**GIVEN REQUEST**
Nothing but the lines from the line that contains "cad_parts[node].hide_render = cad_parts[node].hide_viewport" through the line that contains "CROWN_RADII = [11, 7.7]" should appear in the output, each reproduced exactly.

**SOURCE DATA**

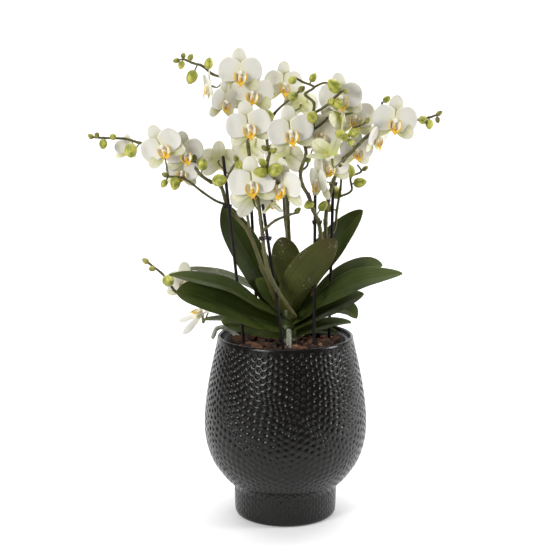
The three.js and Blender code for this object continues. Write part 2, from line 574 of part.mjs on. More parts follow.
// Blooms: node, spike, place, [turn, nod, roll], span, and whether it is only half open.
// Blooms that touch share a node.
const BLOOMS = [
  ['bloom_01', 'spike_middle', [-53, -35, 542], [5, 4, 0], 52],
  ['bloom_01', 'spike_middle', [-39, -31, 519], [4, 4, 4], 50],
  ['bloom_01', 'spike_middle', [-72, -46, 509], [48, 6, 4], 44],
  ['bloom_02', 'spike_middle', [-90, -10, 526], [-75, 8, 0], 42],
  ['bloom_03', 'spike_middle', [-43, -52, 482], [0, 4, -14], 53],
  ['bloom_04', 'spike_back', [-4, 0, 528], [28, 4, 4], 50],
  ['bloom_05', 'spike_back', [5, -62, 476], [4, 6, -10], 54],
  ['bloom_06', 'spike_back', [18, 4, 504], [170, -10, 0], 42],
  ['bloom_07', 'spike_right', [62, -48, 514], [6, 2, -4], 52],
  ['bloom_07', 'spike_right', [65, -52, 493], [-76, 30, 0], 48, true],
  ['bloom_09', 'spike_right', [79, -30, 491], [12, 4, 0], 52],
  ['bloom_10', 'spike_far_right', [126, -32, 487], [8, 4, 6], 54],
  ['bloom_10', 'spike_far_right', [106, -28, 467], [56, 18, 0], 44],
  ['bloom_10', 'spike_far_right', [82, -34, 453], [22, 8, 0], 44],
  ['bloom_11', 'spike_right', [39, -43, 472], [12, 6, 0], 42],
  ['bloom_08', 'spike_far_right', [52, -60, 447], [212, -50, 0], 54, true],
  ['bloom_12', 'spike_far_right', [54, -24, 434], [-18, 6, 0], 44],
  ['bloom_12', 'spike_far_right', [40, -25, 415], [-65, 6, 0], 48],
  ['bloom_13', 'spike_left', [-143, -54, 458], [5, 4, -28], 50],
  ['bloom_14', 'spike_left', [-118, -42, 450], [20, 4, -8], 47],
  ['bloom_15', 'spike_left', [-121, -36, 428], [0, 10, 8], 40],
  ['bloom_16', 'spike_left', [-185, -12, 452], [-20, -10, 0], 36, true],
  ['bloom_17', 'spike_left', [-80, 9, 437], [184, -6, 0], 46],
  ['bloom_18', 'spike_middle', [-44, 9, 451], [176, -6, 0], 42],
  ['bloom_19', 'spike_back', [-39, -58, 417], [-6, 6, -8], 56],
  ['bloom_20', 'spike_middle', [-39, -26, 396], [190, -26, 20], 54],
  ['bloom_21', 'spike_back', [-2, -58, 415], [-46, 14, 8], 58],
  ['bloom_22', 'spike_back', [-15, -54, 392], [10, 70, 0], 32, true],
  ['bloom_23', 'spike_back', [-2, -22, 443], [172, -8, 0], 46],
  ['bloom_24', 'spike_low_left', [-124, 14, 288], [6, 8, 0], 46],
  ['bloom_25', 'spike_low_left', [-100, -30, 257], [-60, -65, 0], 46],
];

// Points along a spike's stems that a bud or a bloom can hang from.
function stemPoints(stems) {
  return stems.flatMap(({ path }) => {
    const steps = 2 * (path.length - 1);
    const curve = routeOf(path);
    return Array.from({ length: steps }, (_, i) => curve.getPoint((i + 1) / steps));
  });
}

// The stem point nearest to a place, with those below it preferred.
function nearestBelow(points, place) {
  const cost = (point) => point.distanceTo(place) + 0.4 * (point.z - place.z);
  return points.reduce((best, point) => (cost(point) < cost(best) ? point : best));
}

function budSolids(points, [at, length], grow) {
  const centre = vector(at);
  const foot = nearestBelow(points, centre);
  const direction = centre.clone().sub(foot).normalize();
  const bud = egg(centre, direction, length * BUD_GIRTH[0] + 2 * grow, length * BUD_GIRTH[1] + 2 * grow, 4, 3);
  if (centre.distanceTo(foot) < length * 0.5) return [bud];
  const reach = centre.clone().addScaledVector(direction, -length * 0.35);
  return [bud, bar([foot.toArray(), reach.toArray()], [BUD_STALK_RADIUS, BUD_STALK_RADIUS], 3, 1, grow)];
}

// A bloom's stalk leaves the spike and comes into the bloom from behind.
function pedicelSolid(points, { at, face, size }, grow) {
  const place = bloomPlace(at, face);
  const scale = size / BLOOM_SPAN;
  const end = new THREE.Vector3(0, 4 * scale + CLEAR, 0).applyMatrix4(place);
  const behind = new THREE.Vector3(0, 12 * scale, -3).applyMatrix4(place);
  const foot = nearestBelow(points, behind);
  const path = [foot, behind, end].map((point) => point.toArray());
  return bar(path, [PEDICEL_RADIUS, PEDICEL_RADIUS], 3, 2, grow);
}

function spikeSolid(name, grow) {
  const { stems, buds } = SPIKES[name];
  const points = stemPoints(stems);
  const bars = stems.map(({ path, radii }) => {
    const sides = radii[0] > MAIN_STEM_RADIUS ? MAIN_STEM_SIDES : BRANCH_SIDES;
    return bar(path, radii, sides, path.length - 1, grow);
  });
  const eggs = buds.flatMap((bud) => budSolids(points, bud, grow));
  const stalks = blooms.filter((bloom) => bloom.spike === name)
    .map((bloom) => pedicelSolid(points, bloom, grow));
  return union([...bars, ...eggs, ...stalks]);
}

const blooms = BLOOMS.map(([name, spike, at, face, size, half]) => ({ name, spike, at, face, size, half }));

// Clips hold a spike's stem to its stake: name, middle, and half the reach across both.
const CLIPS = [
  ['clip_1', [-69, -12.8, 384], 4.8, 7],
  ['clip_2', [-24, -44, 350], 7.2, 4.6],
  ['clip_3', [37, -19, 366], 5.6, 7.4],
  ['clip_4', [56.5, -2, 410], 4.8, 7.8],
];

function clipSolid([x, y, z], halfX, halfY, grow) {
  const ring = new THREE.CylinderGeometry(1, 1, CLIP_HEIGHT + 2 * grow, CLIP_SIDES, 1);
  ring.rotateX(Math.PI / 2);
  ring.scale(halfX + grow, halfY + grow, 1);
  ring.translate(x, y, z);
  return solidOf(ring);
}

// The pieces in the order that they are set: each is cut clear of those before it.
const plant = new THREE.Group();
const set = [];

function touches(a, b) {
  return [0, 1, 2].every((axis) => a.min[axis] < b.max[axis] && b.min[axis] < a.max[axis]);
}

function add(name, colour, make) {
  let solid = make(0);
  for (const earlier of set) {
    if (touches(earlier.box, solid.boundingBox())) solid = solid.subtract(earlier.fat);
  }
  const fat = make(CLEAR);
  set.push({ fat, box: fat.boundingBox() });
  const [tint, roughness] = COLOURS[colour];
  const material = new THREE.MeshStandardMaterial({ color: tint, roughness, metalness: 0 });
  const mesh = new THREE.Mesh(geometryOf(mainBody(solid)), material);
  mesh.name = name;
  plant.add(mesh);
}

add('pot', 'ceramic', potSolid);
add('nursery_pot', 'plastic', nurserySolid);
STAKES.forEach(([name, foot, top]) => add(name, 'plastic', (grow) => stakeSolid(foot, top, grow)));
Object.entries(CROWNS).forEach(([name, crown]) => add(name, 'leaf', (grow) => crownSolid(crown, grow)));
Object.entries(ROOTS).forEach(([name, path]) => {
  add(name, 'root', (grow) => bar(path, ROOT_RADII, 6, path.length - 1, grow));
});
Object.keys(SPIKES).forEach((name) => add(name, 'stem', (grow) => spikeSolid(name, grow)));
CLIPS.forEach(([name, middle, halfX, halfY]) => {
  add(name, 'plastic', (grow) => clipSolid(middle, halfX, halfY, grow));
});
Object.entries(LEAVES).forEach(([name, leaf]) => add(name, 'leaf', (grow) => leafSolid(leaf, grow)));
new Set(blooms.map((bloom) => bloom.name)).forEach((name) => {
  const group = blooms.filter((bloom) => bloom.name === name);
  add(name, 'petal', (grow) => union(group.map((bloom) => bloomSolid(bloom, grow))));
});
add('bark', 'bark', barkSolid);

export default plant;
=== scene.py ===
import random
from math import cos, exp, pi, radians, sin, sqrt

import bpy
from mathutils import Matrix, Vector


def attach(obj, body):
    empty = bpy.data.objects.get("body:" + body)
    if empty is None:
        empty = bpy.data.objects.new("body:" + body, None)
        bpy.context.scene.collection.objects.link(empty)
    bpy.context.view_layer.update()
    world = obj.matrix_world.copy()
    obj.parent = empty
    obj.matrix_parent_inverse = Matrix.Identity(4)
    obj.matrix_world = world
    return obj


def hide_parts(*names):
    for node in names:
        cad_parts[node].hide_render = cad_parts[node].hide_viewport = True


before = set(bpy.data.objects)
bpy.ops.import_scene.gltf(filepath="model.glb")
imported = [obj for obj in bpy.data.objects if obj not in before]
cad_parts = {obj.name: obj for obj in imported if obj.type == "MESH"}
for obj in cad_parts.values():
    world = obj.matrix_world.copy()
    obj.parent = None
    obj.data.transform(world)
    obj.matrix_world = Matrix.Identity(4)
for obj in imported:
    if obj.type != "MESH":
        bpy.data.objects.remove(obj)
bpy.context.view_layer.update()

MM = 0.001

# Pot
POT_HEIGHT = 225
FOOT_RADIUS = 62.5
FOOT_HEIGHT = 34
FOOT_ROUND = 4
POT_WALL = 6
POT_FLOOR = 10
RIM_RADIUS = 83
MOUTH_RADIUS = 79.2
SHOULDER_RADIUS = 76.6
SHOULDER_Z = 217
BELLY = [[77, 50], [90.5, 70], [98.4, 95], [100, 122], [96.6, 155], [91, 185], [85.4, 210]]
OUTSIDE = [[62.7, 5], [63.2, 18], [63.4, 30], [63.8, 35], [69.5, 42.5], *BELLY, [83.3, 221]]
INSIDE = [[85, 185], [94, 122], [84.5, 72]]
COLUMNS = 84
DIMPLE_ROW = 8.5
DIMPLE_DEPTH = 1.25
DIMPLE_SHARE = 0.445
DIMPLE_CORNERS = 12

# Nursery pot and bark
LIP_RADIUS = 78.6
LIP_Z = 217.3
LIP_HEIGHT = 2.2
NURSERY_TOP_RADIUS = 74.5
NURSERY_FOOT_RADIUS = 54
NURSERY_FOOT_Z = 79.5
NURSERY_WALL = 1.2
BARK_TOP_Z = 212
BARK_FOOT_RADIUS = 52
BARK_RADIUS = 72
BARK_TOP_RADIUS = 69
CHIP_COUNT = 210
CHIP_LENGTH = (12, 32)
CHIP_WIDTH = (7, 15)
CHIP_THICKNESS = (2.5, 6)
CHIP_SPREAD = 66
CHIP_REACH = 71

# Stakes, clips, roots and crowns
STAKE_RADIUS = 1.9
STAKE_FOOT_Z = 150
BAND_RADIUS = 0.95
BAND_INSET = 0.9
ROOT_RADII = [3.2, 2.6]
CROWN_RADII = [11, 7.7]

# Leaves, stems, buds and blooms
LEAF_THICKNESS = 2.2
LEAF_FOLD = 0.3
LEAF_TIP = 0.62
GROOVE_DEPTH = 0.45
GROOVE_WIDTH = 0.045
STEM_SKIN = 0.35
NODE_SWELL = 0.28
NODE_WIDTH = 0.09
BRACT_THICKNESS = 0.36
YOUNG_LENGTH = 9
SEAM_DEPTH = 0.1
SEAM_WIDTH = 0.2
BUD_STALK_RADIUS = 0.9
PEDICEL_RADIUS = 1.1
BLOOM_SPAN = 50
PETAL_THICKNESS = 0.7
RIB_DEPTH = 0.14
RIB_WIDTH = 0.07

# Studio, placed in metres: paper, camera, and lamps with their place, aim, size and power.
BEND_START = 1.2
BEND_RADIUS = 0.6
PAPER_DROP = 0.0005
LENS = 81.4
CAMERA_PLACE = (-0.011, -1.495, 0.559)
CAMERA_TILT = 80.05
LAMPS = [
    ["left_box", (-1.15, -1.3, 0.85), (0, 0, 0.25), (0.65, 0.5), 20.5],
    ["right_box", (1.6, -0.15, 0.75), (0, 0, 0.25), (0.42, 0.68), 17.5],
    ["top_box", (-0.2, -0.7, 1.9), (0, 0, 0.3), (1.6, 1.2), 7],
    ["back_box", (0, 0.5, 2.5), (0, 1.9, 0.8), (3, 1), 62],
]

# Stakes: where each leaves the bark, and its top.
STAKES = [
    [[-50, -18, 214], [-74, -16, 443]],
    [[-2, -43, 214], [-27, -44, 389]],
    [[34, -26, 214], [35, -13, 396]],
    [[54, 14, 214], [57, 2, 415]],
    [[10, 52, 214], [0, 43, 372]],
    [[-34, 26, 214], [-42, 30, 384]],
]

# Clips: the middle of each, with half its width and depth.
CLIPS = [
    [[-69, -12.8, 384], 4.8, 7],
    [[-24, -44, 350], 7.2, 4.6],
    [[37, -19, 366], 5.6, 7.4],
    [[56.5, -2, 410], 4.8, 7.8],
]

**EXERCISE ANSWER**
        cad_parts[node].hide_render = cad_parts[node].hide_viewport = True


before = set(bpy.data.objects)
bpy.ops.import_scene.gltf(filepath="model.glb")
imported = [obj for obj in bpy.data.objects if obj not in before]
cad_parts = {obj.name: obj for obj in imported if obj.type == "MESH"}
for obj in cad_parts.values():
    world = obj.matrix_world.copy()
    obj.parent = None
    obj.data.transform(world)
    obj.matrix_world = Matrix.Identity(4)
for obj in imported:
    if obj.type != "MESH":
        bpy.data.objects.remove(obj)
bpy.context.view_layer.update()

MM = 0.001

# Pot
POT_HEIGHT = 225
FOOT_RADIUS = 62.5
FOOT_HEIGHT = 34
FOOT_ROUND = 4
POT_WALL = 6
POT_FLOOR = 10
RIM_RADIUS = 83
MOUTH_RADIUS = 79.2
SHOULDER_RADIUS = 76.6
SHOULDER_Z = 217
BELLY = [[77, 50], [90.5, 70], [98.4, 95], [100, 122], [96.6, 155], [91, 185], [85.4, 210]]
OUTSIDE = [[62.7, 5], [63.2, 18], [63.4, 30], [63.8, 35], [69.5, 42.5], *BELLY, [83.3, 221]]
INSIDE = [[85, 185], [94, 122], [84.5, 72]]
COLUMNS = 84
DIMPLE_ROW = 8.5
DIMPLE_DEPTH = 1.25
DIMPLE_SHARE = 0.445
DIMPLE_CORNERS = 12

# Nursery pot and bark
LIP_RADIUS = 78.6
LIP_Z = 217.3
LIP_HEIGHT = 2.2
NURSERY_TOP_RADIUS = 74.5
NURSERY_FOOT_RADIUS = 54
NURSERY_FOOT_Z = 79.5
NURSERY_WALL = 1.2
BARK_TOP_Z = 212
BARK_FOOT_RADIUS = 52
BARK_RADIUS = 72
BARK_TOP_RADIUS = 69
CHIP_COUNT = 210
CHIP_LENGTH = (12, 32)
CHIP_WIDTH = (7, 15)
CHIP_THICKNESS = (2.5, 6)
CHIP_SPREAD = 66
CHIP_REACH = 71

# Stakes, clips, roots and crowns
STAKE_RADIUS = 1.9
STAKE_FOOT_Z = 150
BAND_RADIUS = 0.95
BAND_INSET = 0.9
ROOT_RADII = [3.2, 2.6]
CROWN_RADII = [11, 7.7]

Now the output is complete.